**SOURCE MATERIAL**
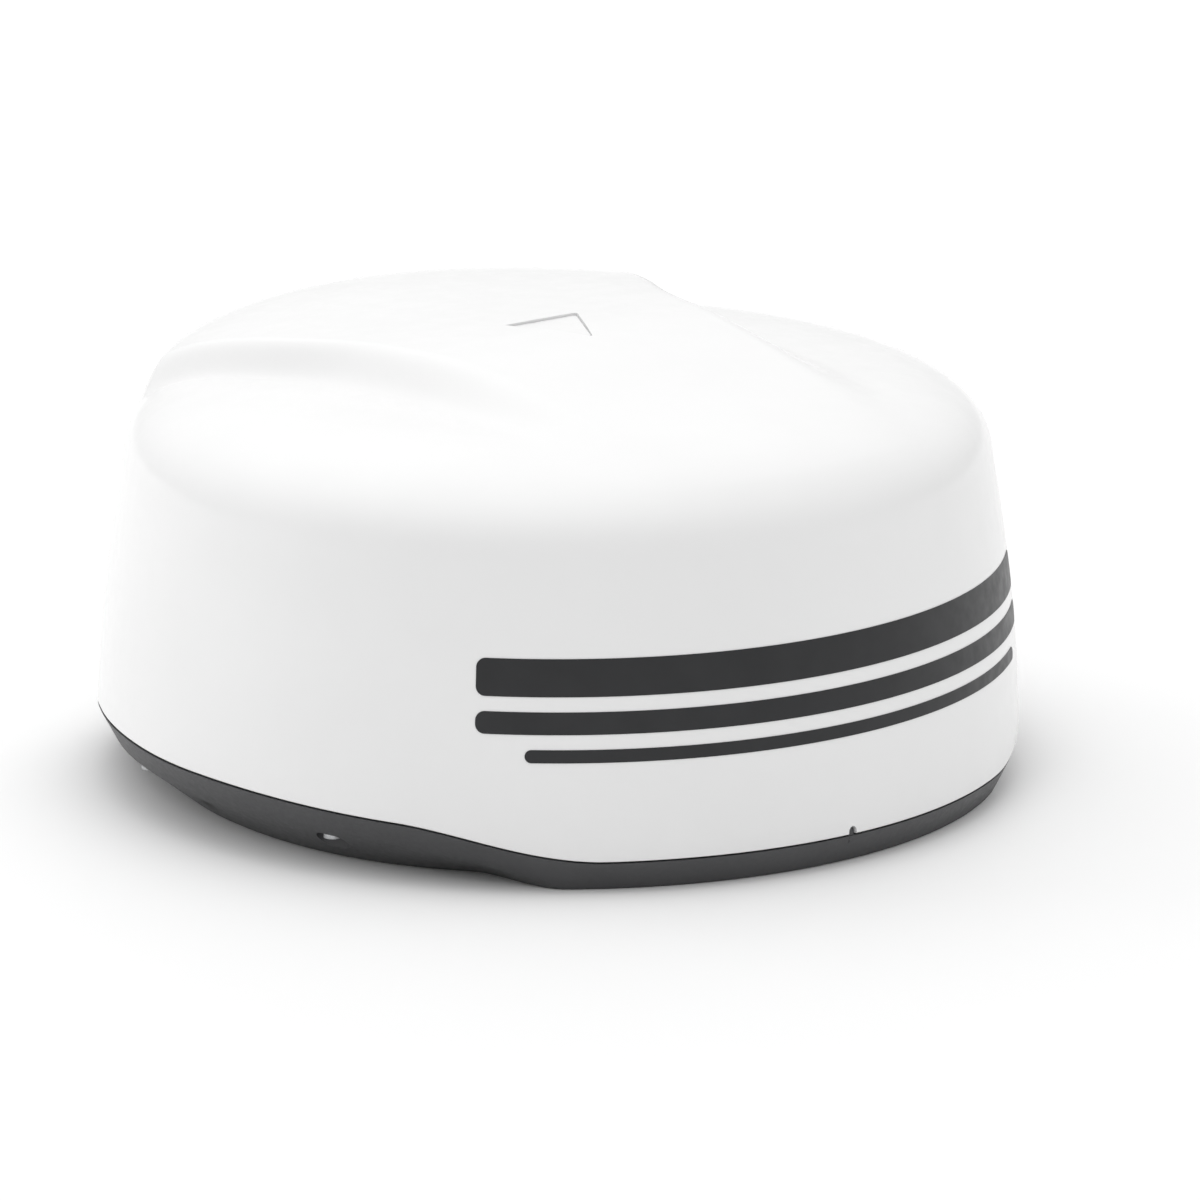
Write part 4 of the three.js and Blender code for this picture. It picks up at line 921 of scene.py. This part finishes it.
def build_fasteners():
    for i, azimuth in enumerate(SCREW_AZIMUTHS, 1):
        x, y = (float(v) for v in place(SCREW_RADIUS, azimuth))
        tip = float(parting(azimuth)) + LIP_HEIGHT + 16
        head = [(0, 15), (4.6, 15), (5.1, 15.2), (5.3, 15.7), (5.3, 20.6), (4.9, 21), (2.85, 21)]
        shank = head + threads(2.85, tip - 13, tip - 1, 0.8, 0.35) + [(2.2, tip), (0, tip)]
        hexagon = hexagon_tool(2.9, 14, 18.5, x, y)
        mouth = turned_tool([(0, 14.6), (3.5, 14.6), (2.6, 15.5), (0, 15.5)], x, y)
        node = f"captive_screw_{i}"
        carved(f"dome_screw_{i}", node, [turned_tool(shank, x, y)], [hexagon, mouth])
        low = float(parting(azimuth)) + LIP_HEIGHT + 1.5
        high = low + 18
        bore = list(reversed(threads(3.6, low + 1, high - 1, 0.8, 0.4)))
        ring = [(3.2, low), (4.2, low), (4.5, low + 0.3), (4.5, high - 0.3), (4.2, high), (3.2, high)]
        Build().lathe(BRASS, ring + bore, (x, y, 0)).piece(f"dome_thread_{i}", f"dome_insert_{i}")
    for i, (x, y) in enumerate(MOUNTS, 1):
        outside = [(0, 18), (6.5, 18), (7, 17.5), (7, 0.8), (6.5, 0.3), (4.8, 0.3)]
        bore = threads(4.4, 0.9, 15.6, 1.25, 0.4) + [(3.9, 16), (0, 16)]
        made = Build().lathe(STAINLESS, outside + bore, (x, y, 0))
        made.piece(f"mount_thread_{i}", f"mount_insert_{i}")
    for i, (x, y) in enumerate(CHASSIS_SCREWS, 1):
        profile = [
            (0, 8), (1.6, 8), (2, 8.4), (2, 20.6), (3.7, 20.6), (4, 20.9), (4, 23), (3.4, 23.6),
            (0, 23.6),
        ]
        hexagon = hexagon_tool(2.0, 21.6, 25, x, y)
        node = f"chassis_screw_{i}"
        carved(f"plate_screw_{i}", node, [turned_tool(profile, x, y)], [hexagon])


def build_socket(name, node, x, barrel, bore, pins, pin_radius, pin_ring):
    outside = [
        (0, 141), (7.9, 141), (8.5, 141.6), (8.5, 150.3), (11.3, 150.3), (12, 151), (12, 152.3),
        (11.3, 153), (barrel, 153), (barrel, 155), (barrel - 0.5, 155.5), (barrel - 0.5, 157.5),
        (barrel, 158), (barrel, 165.3), (barrel - 0.6, 166),
    ]
    inside = [(bore + 0.5, 166), (bore, 165.4), (bore, 155), (0, 155)]
    made = Build().lathe(BLACK, outside + inside, (x, 0, 15), "y", 56)
    for k in range(pins):
        angle = 2 * pi * (k + 0.25) / pins
        spot = (x + pin_ring * cos(angle), 0, 15 + pin_ring * sin(angle))
        pin = [(0, 154.8), (pin_radius, 154.8), (pin_radius, 160.4), (pin_radius * 0.6, 161), (0, 161)]
        made.lathe(BRASS, pin, spot, "y", 14)
    made.block(BLACK, x - 0.9, x + 0.9, 154.8, 163.5, 15 + bore - 1.3, 15 + bore + 0.3, 0.2)
    made.piece(name, node)


def build_vent():
    profile = [
        (0, 1.2), (2.9, 1.2), (3.2, 0.5), (3.5, 0.3), (4.1, 0.3), (4.5, 0.7), (4.5, 4.6), (7.7, 4.6),
        (8, 4.9), (8, 7.3), (7.7, 7.7), (5.2, 9.3), (4.7, 9.5), (0, 9.5),
    ]
    Build().lathe(BLACK, profile, (0, -150, 0)).piece("vent_plug", "breather_vent")


# ---------------------------------------------------------------- the chassis and the drive
MOTOR_X = 72.15
MOTOR_HOLE = 15.5  # from the motor's axis to its screws, along each side
ON_PLATE = 20.6  # the height at which parts stand on the plate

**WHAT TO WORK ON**
Extract each line from the listing above, please, and repeat it exactly.

**WORKED ANSWER**
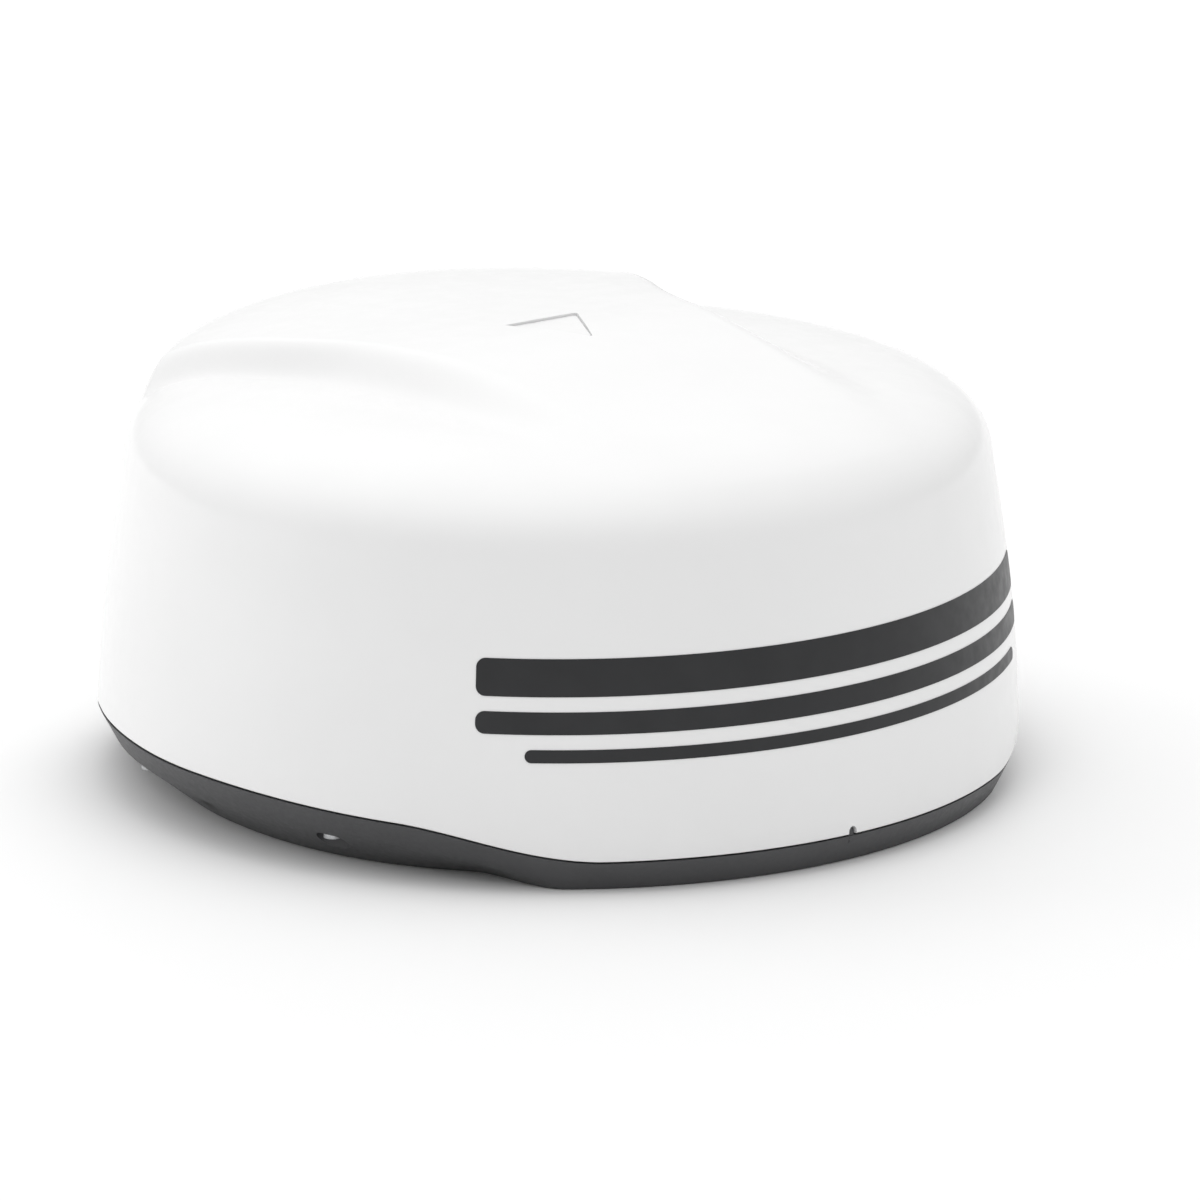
Write part 4 of the three.js and Blender code for this picture. It picks up at line 921 of scene.py. This part finishes it.
def build_fasteners():
    for i, azimuth in enumerate(SCREW_AZIMUTHS, 1):
        x, y = (float(v) for v in place(SCREW_RADIUS, azimuth))
        tip = float(parting(azimuth)) + LIP_HEIGHT + 16
        head = [(0, 15), (4.6, 15), (5.1, 15.2), (5.3, 15.7), (5.3, 20.6), (4.9, 21), (2.85, 21)]
        shank = head + threads(2.85, tip - 13, tip - 1, 0.8, 0.35) + [(2.2, tip), (0, tip)]
        hexagon = hexagon_tool(2.9, 14, 18.5, x, y)
        mouth = turned_tool([(0, 14.6), (3.5, 14.6), (2.6, 15.5), (0, 15.5)], x, y)
        node = f"captive_screw_{i}"
        carved(f"dome_screw_{i}", node, [turned_tool(shank, x, y)], [hexagon, mouth])
        low = float(parting(azimuth)) + LIP_HEIGHT + 1.5
        high = low + 18
        bore = list(reversed(threads(3.6, low + 1, high - 1, 0.8, 0.4)))
        ring = [(3.2, low), (4.2, low), (4.5, low + 0.3), (4.5, high - 0.3), (4.2, high), (3.2, high)]
        Build().lathe(BRASS, ring + bore, (x, y, 0)).piece(f"dome_thread_{i}", f"dome_insert_{i}")
    for i, (x, y) in enumerate(MOUNTS, 1):
        outside = [(0, 18), (6.5, 18), (7, 17.5), (7, 0.8), (6.5, 0.3), (4.8, 0.3)]
        bore = threads(4.4, 0.9, 15.6, 1.25, 0.4) + [(3.9, 16), (0, 16)]
        made = Build().lathe(STAINLESS, outside + bore, (x, y, 0))
        made.piece(f"mount_thread_{i}", f"mount_insert_{i}")
    for i, (x, y) in enumerate(CHASSIS_SCREWS, 1):
        profile = [
            (0, 8), (1.6, 8), (2, 8.4), (2, 20.6), (3.7, 20.6), (4, 20.9), (4, 23), (3.4, 23.6),
            (0, 23.6),
        ]
        hexagon = hexagon_tool(2.0, 21.6, 25, x, y)
        node = f"chassis_screw_{i}"
        carved(f"plate_screw_{i}", node, [turned_tool(profile, x, y)], [hexagon])


def build_socket(name, node, x, barrel, bore, pins, pin_radius, pin_ring):
    outside = [
        (0, 141), (7.9, 141), (8.5, 141.6), (8.5, 150.3), (11.3, 150.3), (12, 151), (12, 152.3),
        (11.3, 153), (barrel, 153), (barrel, 155), (barrel - 0.5, 155.5), (barrel - 0.5, 157.5),
        (barrel, 158), (barrel, 165.3), (barrel - 0.6, 166),
    ]
    inside = [(bore + 0.5, 166), (bore, 165.4), (bore, 155), (0, 155)]
    made = Build().lathe(BLACK, outside + inside, (x, 0, 15), "y", 56)
    for k in range(pins):
        angle = 2 * pi * (k + 0.25) / pins
        spot = (x + pin_ring * cos(angle), 0, 15 + pin_ring * sin(angle))
        pin = [(0, 154.8), (pin_radius, 154.8), (pin_radius, 160.4), (pin_radius * 0.6, 161), (0, 161)]
        made.lathe(BRASS, pin, spot, "y", 14)
    made.block(BLACK, x - 0.9, x + 0.9, 154.8, 163.5, 15 + bore - 1.3, 15 + bore + 0.3, 0.2)
    made.piece(name, node)


def build_vent():
    profile = [
        (0, 1.2), (2.9, 1.2), (3.2, 0.5), (3.5, 0.3), (4.1, 0.3), (4.5, 0.7), (4.5, 4.6), (7.7, 4.6),
        (8, 4.9), (8, 7.3), (7.7, 7.7), (5.2, 9.3), (4.7, 9.5), (0, 9.5),
    ]
    Build().lathe(BLACK, profile, (0, -150, 0)).piece("vent_plug", "breather_vent")


# ---------------------------------------------------------------- the chassis and the drive
MOTOR_X = 72.15
MOTOR_HOLE = 15.5  # from the motor's axis to its screws, along each side
ON_PLATE = 20.6  # the height at which parts stand on the plate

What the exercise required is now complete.